(1) As hard as it may be to believe, profit was one of the primary motivators in the design of your bike’s suspension. The manufacturers don’t want your bike to have the best suspension. They want it to have the best suspension they can afford. When saving a buck filters down to shock and fork hydraulics, it means less-than-optimal suspension fluid and over-engineered components. But, if your bike has adequate suspension, it will perform at the status quo level for a full season.

(2) Suspension hop-up shops improve performance partly through reducing stiction. Making parts move easier means using thinner piston bands and fewer sealing O-rings. Modified suspension does more work with less, and thus requires more frequent service.

(3) The increased load on modified suspension seals and bushings is mostly offset through the use of higher grade suspension fluid. When Pro Circuit, Enzo, Factory Connection, RG3 and others modify your suspension, they use the highest quality components and fluids available.

(4) The biggest difference between OE and aftermarket suspension fluid is stability. Performance fluid will have the best viscosity index, and the thickness of the oil, as well as fork and shock damping, will remain more consistent at the
20-minute mark.

(5) Hot rod suspension fluid is petroleum-based, as is the stock fork and shock oil, but the manufacturer used standard-base petroleum. The fluids that hop-up shops use are always a step or two better (Group 2 or Group 2+ base oil). Aftermarket fluid includes the best polymers to keep the oil viscosity stable when hot. It also has the best additive system, including anti-wear, anti-foam, extreme pressure,
anti-stiction and anti-corrosion modifiers.

(6) The biggest misconception people have is that changing the fluid in a worn shock or fork is enough to fix its flaws. It isn’t. Think of your suspension components as though they were a burnt clutch. New oil won’t make a burnt clutch work. The same can be true of the internals of your forks or shock.

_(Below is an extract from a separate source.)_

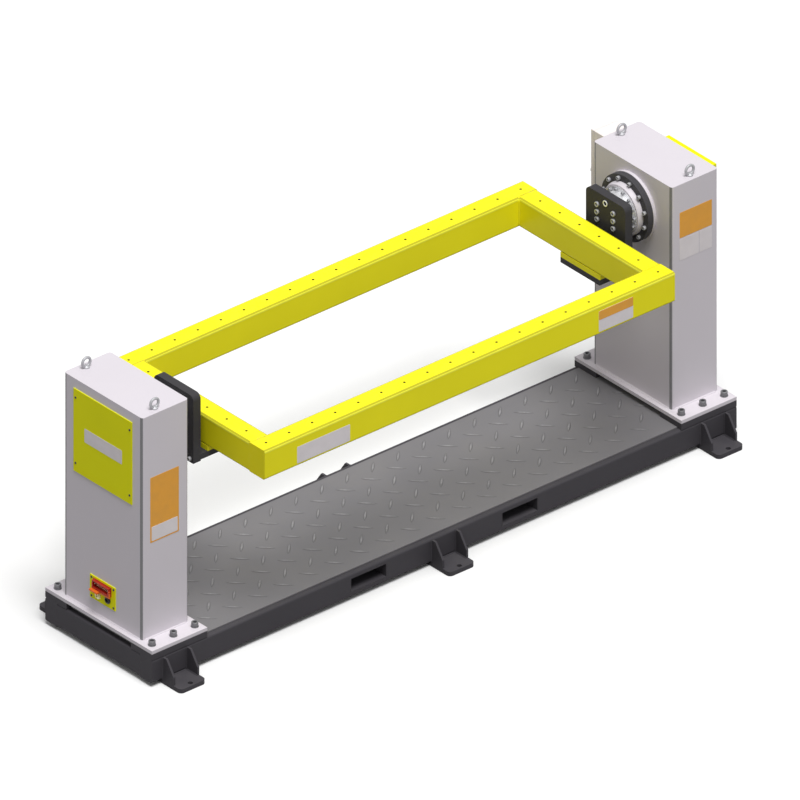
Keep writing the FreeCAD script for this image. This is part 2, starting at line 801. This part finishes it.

(7) Valving shims lose their snap over time. The snap, or resistance to bending, is what controls the ebb and flow of compression and rebound damping. When the shims wear out (lose their snap), the suspension boings. How do you know if the shims have worn out? First, you can feel it when the shocks or forks start pogoing. Second, you can calculate how many hours the shims have on them. Actually discovering the wear is difficult, which is why you need to be a pro to discover losses that are measured in thousandths of an inch. New seals, bushings, O-rings and shims are required to bring old suspension back to spec.

(8) Forks operate at 110 degrees Fahrenheit and use a 5w suspension oil. Shocks operate at 300 degrees and use a lighter 3w oil.

(9) Your suspension maintenance schedule depends on how you ride. After 20 hours, the suspension components of a fluid rider might look brand new. But, an aggressive rider will wear the shock and forks out in 20 hours. Additionally, sand tracks, whoops and square-edged bumps break down shims and fluid quicker than hardpack circuits. Muddy tracks and sand wear out suspension quicker than other track surfaces.

(10) If you have an hour meter for your engine, start using it for your suspension. At 20 hours of riding, have a suspension specialty shop service the forks and shock. If the bike feels like a brand-new motorcycle when you ride again, it tells you that the suspension should have been serviced at the 15-hour mark. There is no doubt that you can ride your suspension for as many hours as you want, or only have the suspension worked on when a seal starts to leak, but this is wrong. Periodic maintenance not only improves the quality of the ride, but makes those expensive forks and shocks last longer (remember it costs over $1000 to replace a shock).